Menerobos tanda-tanda buruk yang sudah jelas tafsirannya, hanya mememastikan keterjadian kesedihan, keputusasaan, dan patah hati yang awalnya sekedar “mungkin terjadi”. Kita –dan makhluk lainnya- memiliki perangkat untuk memahami tanda-tanda dalam kehidupan dengan baik. Kita dibekali Tuhan indera yang cukup untuk memahami segala bentuk tanda. Memahami tanda-tanda di sekitar disinyalir membantu dalam meminimalisir rasa sedih yang sedang atau akan kita alami. Baik dengan cara meninggalkan “sesuatu” yang berpotensi menimbulkan rasa sedih atau dengan cara mempersiapkan diri untuk menerimanya.
Kadangkala, dalam keadaan tertentu, kita tidak dapat menghindar bukan?, menerobos tanda “kegagalan” dan berharap ada peluang. Dari pada tidak melakukan upaya sama sekali dengan konsekuensi tidak ada peluang sama sekali. Dalam keadaan seperti ini, yang harus kita perkuat adalah hati, penghambaan kita kepada Tuhan, dan kelapangan menerima apapun yang terjadi. Hati yang tenang akan membuat kita berpikir jernih, “Yuk bisa yuk, hari ini aku gagal,tapi esok matahari masih bersinar” Memang tidak mudah untuk menenangkan hati. Tapi paling tidak ada sedikit cara untuk mengupayakannya. Saat kegagalan yang telah diprediksi benar-benar terjadi, cobalah duduk bersandar, menangis sejenak, dan kembali berpikir logis untuk masa depan yang penuh harapan. Dengan begitu, kita sudah melakukan dua hal; intropeksi dan memotivasi diri.

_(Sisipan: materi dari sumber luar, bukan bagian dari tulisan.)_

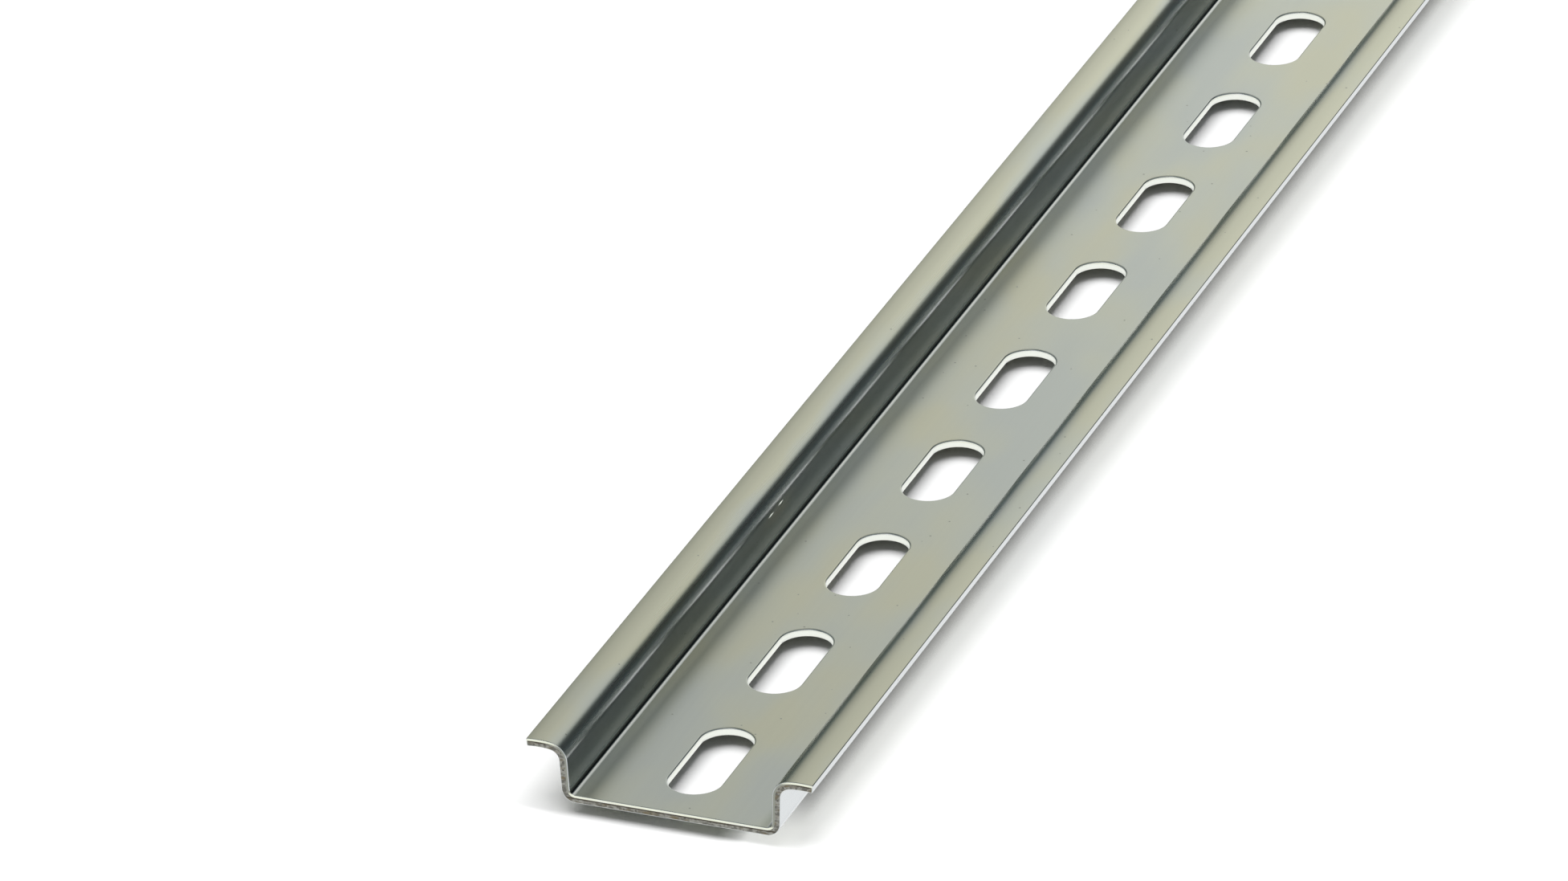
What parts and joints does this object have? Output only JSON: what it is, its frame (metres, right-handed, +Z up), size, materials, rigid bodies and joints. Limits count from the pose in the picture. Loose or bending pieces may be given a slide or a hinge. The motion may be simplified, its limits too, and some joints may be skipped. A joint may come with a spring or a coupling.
{
  "type": "din rail",
  "caption": "Perforated steel top-hat mounting rail: a shallow channel with out-turned flanges and round-ended fixing slots along its web.",
  "frame": {"origin": "underside of the web, midway along the rail and midway between its flanges", "axes": "+X along the rail, +Y across it, +Z up from the panel face to the flange tops"},
  "size_m": [1, 0.035, 0.0075],
  "materials": {
    "plated_steel": "zinc plated and passivated, satin, with soft streaks along the rail"
  },
  "bodies": {
    "root": {"rail": "plated_steel"}
  },
  "joints": []
}
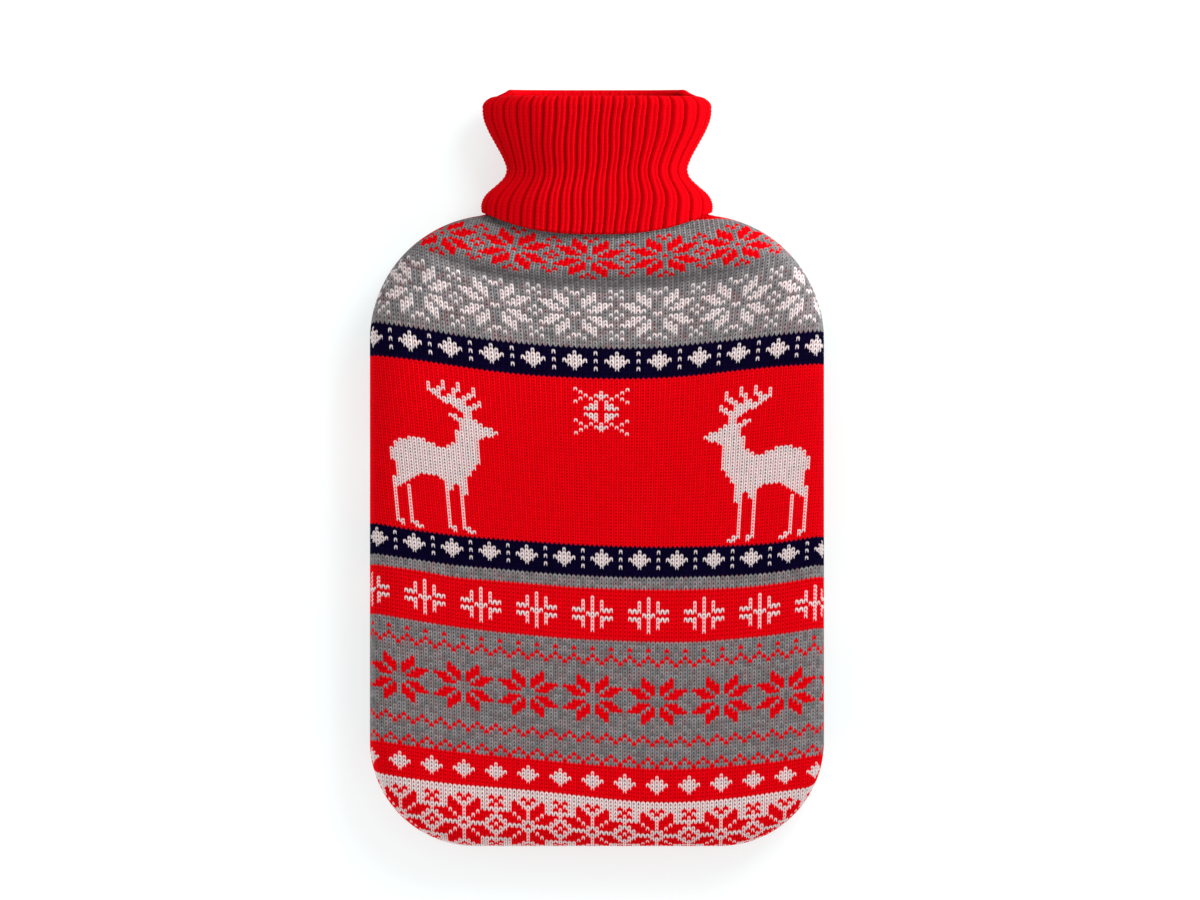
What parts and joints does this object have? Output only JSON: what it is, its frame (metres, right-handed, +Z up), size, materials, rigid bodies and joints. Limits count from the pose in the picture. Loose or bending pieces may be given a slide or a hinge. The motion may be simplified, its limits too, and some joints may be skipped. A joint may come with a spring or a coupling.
{
  "type": "knitted hot water bottle cover",
  "caption": "Hollow knitted cover for a hot water bottle, filled out and lying on its back, with patterned front and back panels and a turned-down ribbed collar.",
  "frame": {"origin": "centre of the bounding box at the surface that the cover lies on", "axes": "+X across the cover, +Y along it from the bottom edge to the open mouth, +Z up from the back panel to the front panel"},
  "size_m": [0.21, 0.35, 0.0467],
  "materials": {
    "panel_knit": "matt stranded wool-like knit in grey, red, off-white and navy",
    "rib_knit": "matt red rib knit"
  },
  "bodies": {
    "root": {"front_panel": "panel_knit", "back_panel": "panel_knit", "collar": "rib_knit"}
  },
  "joints": []
}
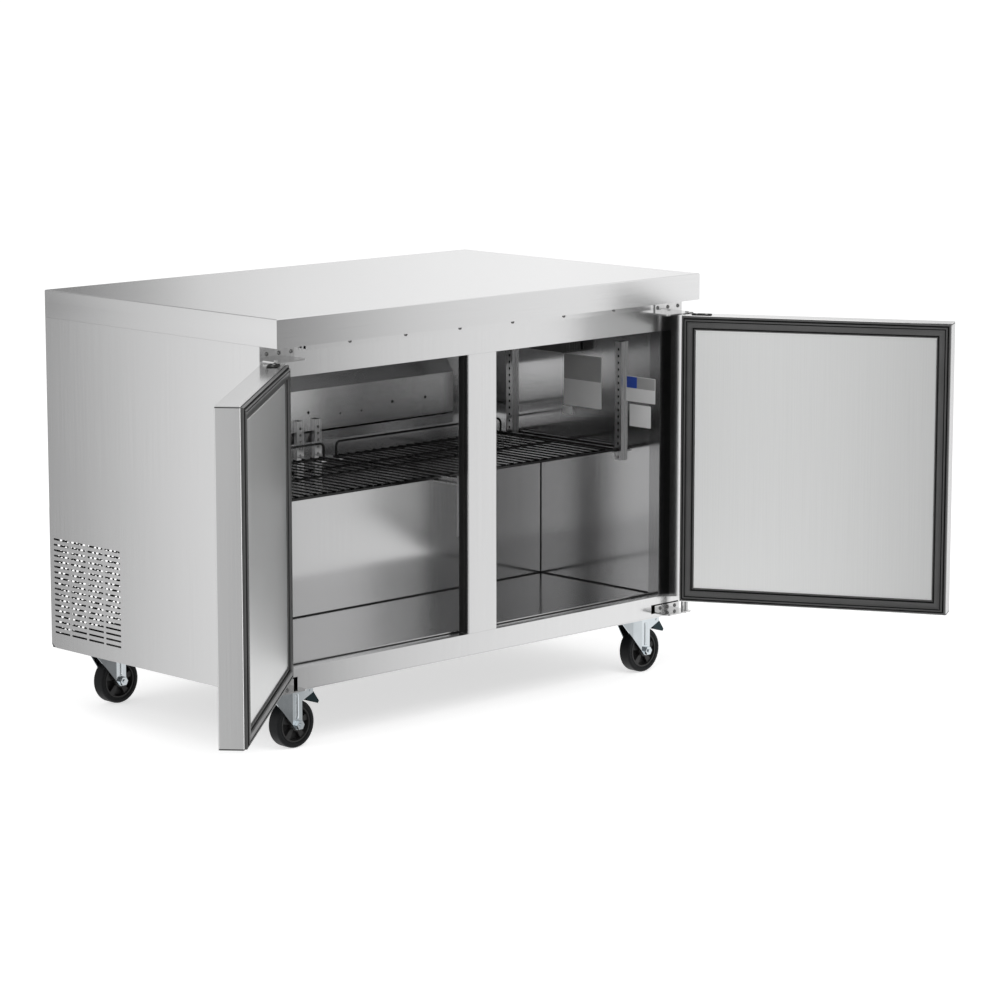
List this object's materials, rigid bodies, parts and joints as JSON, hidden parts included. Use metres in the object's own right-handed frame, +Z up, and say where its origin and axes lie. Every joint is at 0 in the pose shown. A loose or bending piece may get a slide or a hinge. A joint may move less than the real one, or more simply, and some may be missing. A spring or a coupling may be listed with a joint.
{
  "type": "under counter refrigerator",
  "caption": "Stainless steel under counter refrigerator with two hinged doors, flat worktop, wire shelves and swivel casters with brakes.",
  "frame": {"origin": "on the floor under the centre of the worktop", "axes": "+X to the right as seen from the front, +Y to the back, +Z up; the doors are on the -Y side"},
  "size_m": [1.9648, 1.2366, 0.8935],
  "materials": {
    "worktop_steel": "satin",
    "side_steel": "satin",
    "back_steel": "satin",
    "front_steel": "satin",
    "liner_steel": "satin",
    "foam": "matte",
    "evaporator_steel": "satin",
    "fins": "satin",
    "grey_plastic": "matte",
    "black_paint": "satin",
    "black_plastic": "matte",
    "fitting_steel": "satin",
    "shelf_wire": "satin",
    "hinge_steel": "satin",
    "zinc": "satin",
    "tyre_rubber": "matte",
    "door_steel": "satin",
    "panel_steel": "satin",
    "gasket_rubber": "matte",
    "cap_steel": "satin"
  },
  "bodies": {
    "cabinet": {"worktop": "worktop_steel", "side_panel_left": "side_steel", "side_panel_right": "side_steel", "back_panel": "back_steel", "rear_vent_cover": "back_steel", "base_pan": "back_steel", "top_rail": "front_steel", "bottom_rail": "front_steel", "mullion": "front_steel", "front_stiles": "front_steel", "drip_strip": "front_steel", "liner_floor": "liner_steel", "liner_sides": "liner_steel", "liner_back": "liner_steel", "liner_ceiling": "liner_steel", "insulation": "foam", "evaporator_cover": "evaporator_steel", "evaporator_coil": "fins", "drain_pan": "evaporator_steel", "thermostat": "grey_plastic", "fan_guards": "black_paint", "pilasters": "fitting_steel", "shelf_clips": "fitting_steel", "shelf_left": "shelf_wire", "shelf_right": "shelf_wire", "shelf_guards": "shelf_wire", "hinge_brackets": "hinge_steel", "front_screws": "hinge_steel", "compressor": "black_paint", "condenser": "fins", "drain_tray": "grey_plastic", "control_box": "grey_plastic", "caster_plates": "zinc"},
    "left_door": {"left_door_shell": "door_steel", "left_door_panel": "panel_steel", "left_door_gasket": "gasket_rubber", "left_door_caps": "cap_steel", "left_door_core": "foam"},
    "right_door": {"right_door_shell": "door_steel", "right_door_panel": "panel_steel", "right_door_gasket": "gasket_rubber", "right_door_caps": "cap_steel", "right_door_core": "foam"},
    "fork_front_left": {"fork_front_left": "zinc"},
    "wheel_front_left": {"wheel_front_left": "black_plastic", "tyre_front_left": "tyre_rubber"},
    "fork_front_right": {"fork_front_right": "zinc"},
    "wheel_front_right": {"wheel_front_right": "black_plastic", "tyre_front_right": "tyre_rubber"},
    "fork_rear_left": {"fork_rear_left": "zinc"},
    "wheel_rear_left": {"wheel_rear_left": "black_plastic", "tyre_rear_left": "tyre_rubber"},
    "fork_rear_right": {"fork_rear_right": "zinc"},
    "wheel_rear_right": {"wheel_rear_right": "black_plastic", "tyre_rear_right": "tyre_rubber"},
    "brake_left": {"brake_pedal_left": "black_plastic"},
    "brake_right": {"brake_pedal_right": "black_plastic"},
    "evaporator_fan_left": {"evaporator_fan_left": "black_plastic"},
    "evaporator_fan_right": {"evaporator_fan_right": "black_plastic"},
    "condenser_fan": {"condenser_fan": "black_plastic"}
  },
  "joints": [
    {"name": "left_door_hinge", "type": "hinge", "parent": "cabinet", "child": "left_door", "pos_m": [-0.594, -0.3478, 0.48], "axis": [0, 0, -1], "range_deg": [-139.1, 10.9]},
    {"name": "right_door_hinge", "type": "hinge", "parent": "cabinet", "child": "right_door", "pos_m": [0.594, -0.3478, 0.48], "axis": [0, 0, 1], "range_deg": [-120.2, 29.8]},
    {"name": "swivel_front_left", "type": "hinge", "parent": "cabinet", "child": "fork_front_left", "pos_m": [-0.514, -0.26, 0.118], "axis": [0, 0, 1], "continuous": true},
    {"name": "roll_front_left", "type": "hinge", "parent": "fork_front_left", "child": "wheel_front_left", "pos_m": [-0.4865, -0.26, 0.0496], "axis": [0, 1, 0], "continuous": true},
    {"name": "swivel_front_right", "type": "hinge", "parent": "cabinet", "child": "fork_front_right", "pos_m": [0.514, -0.26, 0.118], "axis": [0, 0, 1], "continuous": true},
    {"name": "roll_front_right", "type": "hinge", "parent": "fork_front_right", "child": "wheel_front_right", "pos_m": [0.5415, -0.26, 0.0496], "axis": [0, 1, 0], "continuous": true},
    {"name": "swivel_rear_left", "type": "hinge", "parent": "cabinet", "child": "fork_rear_left", "pos_m": [-0.514, 0.311, 0.118], "axis": [0, 0, 1], "continuous": true},
    {"name": "roll_rear_left", "type": "hinge", "parent": "fork_rear_left", "child": "wheel_rear_left", "pos_m": [-0.4865, 0.311, 0.0496], "axis": [0, 1, 0], "continuous": true},
    {"name": "swivel_rear_right", "type": "hinge", "parent": "cabinet", "child": "fork_rear_right", "pos_m": [0.514, 0.311, 0.118], "axis": [0, 0, 1], "continuous": true},
    {"name": "roll_rear_right", "type": "hinge", "parent": "fork_rear_right", "child": "wheel_rear_right", "pos_m": [0.5415, 0.311, 0.0496], "axis": [0, 1, 0], "continuous": true},
    {"name": "brake_press_left", "type": "hinge", "parent": "fork_front_left", "child": "brake_left", "pos_m": [-0.454, -0.26, 0.1148], "axis": [0, 1, 0], "range_deg": [0, 18]},
    {"name": "brake_press_right", "type": "hinge", "parent": "fork_front_right", "child": "brake_right", "pos_m": [0.574, -0.26, 0.1148], "axis": [0, 1, 0], "range_deg": [0, 18]},
    {"name": "evaporator_fan_left_spin", "type": "hinge", "parent": "cabinet", "child": "evaporator_fan_left", "pos_m": [-0.327, 0.27653, 0.67048], "axis": [0, -0.8191, 0.5736], "continuous": true},
    {"name": "evaporator_fan_right_spin", "type": "hinge", "parent": "cabinet", "child": "evaporator_fan_right", "pos_m": [-0.137, 0.27653, 0.67048], "axis": [0, -0.8191, 0.5736], "continuous": true},
    {"name": "condenser_fan_spin", "type": "hinge", "parent": "cabinet", "child": "condenser_fan", "pos_m": [0.3285, 0.2375, 0.244], "axis": [1, 0, 0], "continuous": true}
  ]
}
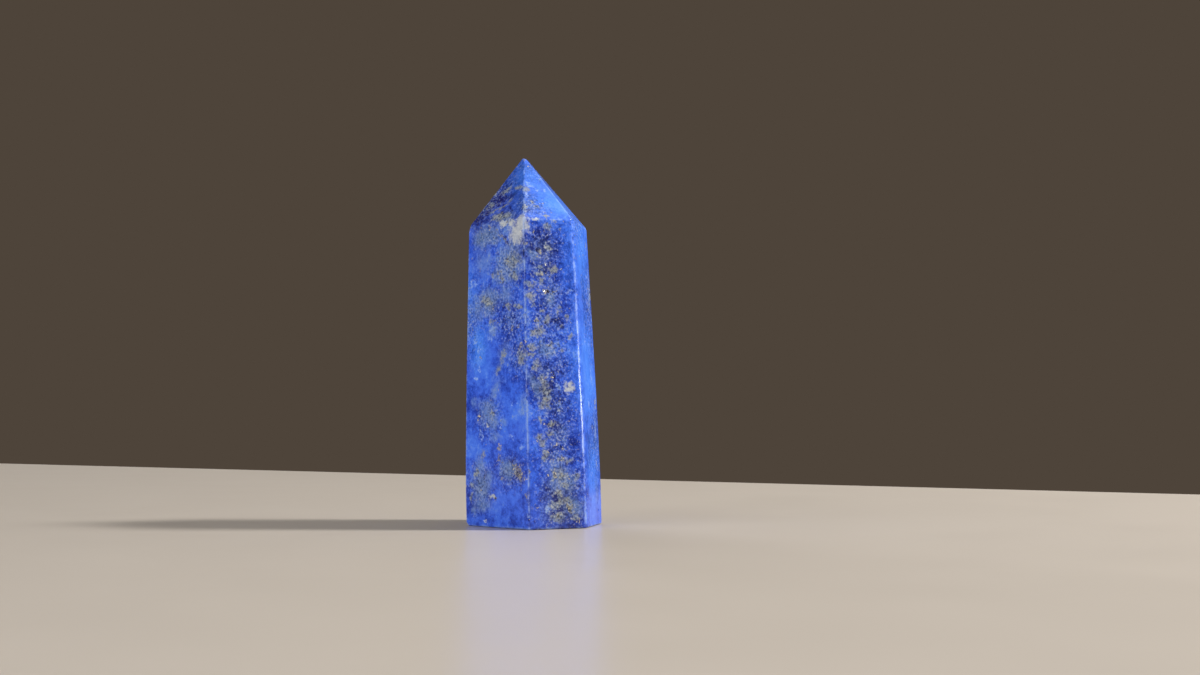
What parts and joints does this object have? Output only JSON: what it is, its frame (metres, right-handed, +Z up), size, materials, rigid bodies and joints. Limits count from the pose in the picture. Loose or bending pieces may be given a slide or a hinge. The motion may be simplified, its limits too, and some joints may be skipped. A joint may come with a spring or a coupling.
{
  "type": "polished lapis lazuli tower",
  "caption": "Free-standing polished lapis lazuli tower: a tapering six-sided stone with a faceted point and a flat sawn base.",
  "frame": {"origin": "centre of the flat base, on the surface that the tower stands on", "axes": "+Z up towards the point; -Y towards the front arris between the wide left side and the narrower right side"},
  "size_m": [0.0275, 0.0286, 0.075],
  "materials": {
    "lapis_lazuli": "polished"
  },
  "bodies": {
    "root": {"tower": "lapis_lazuli"}
  },
  "joints": []
}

Selain itu, penghambaan kita kepada Tuhan juga tentu harus diperkuat. Kita harus sadar bahwa yang telah kita usahakan, -bagaimana pun juga- hasilnya di tangan Tuhan. Oleh karena itu, cara kerja dunia ini sangatlah unik, kadang kita berhasil, kadang kita gagal. Bukankah fenomena itu menandakan adanya Tuhan, dan kita sebagai manusia adalah hamba-Nya?. Coba bayangkan, jika kita terus mengalami keberhasilan tanpa kegagalan, kuat kah hati kita untuk tidak jumawa dan mendeklarasikan diri sebagai “Tuhan”?. Tuhan tahu kapasitas manusia, kegagalan adalah cara untuk menundukkan kesombongannya.
Terakhir, adalah kelapangan. Coba jawab jujur dalam hati, bukankah lapang selalu melegakan. Dengan kelegaan kita akan berpikir lebih rileks dan masuk akal. Jangan pernah melihat suatu hal dengan kacamata kuda. Kita harus melihat segala sesuatu dengan sudut pandang yang luas. “ah, mungkin kegagalan ini adalah cara Tuhan mengajariku kekuatan, kedewasaan, dan menghapuskan segala dosa-dosa yang telah ku perbuat” atau “mungkin orang lain lebih membutuhkan keberhasilan itu, dan akan tiba giliranku segera”.
Pembaca Kuras Budiman, Tuhan tidak tidur, tawakkal’ala Allah ‘menyerahkan segala urusan kepada Allah’ adalah kunci kelapangan. Kita harus pandai dan cermat membedakan bagian kita dan bagian Tuhan. Bagian kita adalah berupaya dan berdoa, dan Tuhan akan melakukan bagian-Nya, mengabulkan atau menolak dengan kebijaksanaan. A laisa Allahu bi ahkami al-hakimin!?
Jadi pandai-pandailah dalam memahami tanda, dan tentukan langkahmu segera!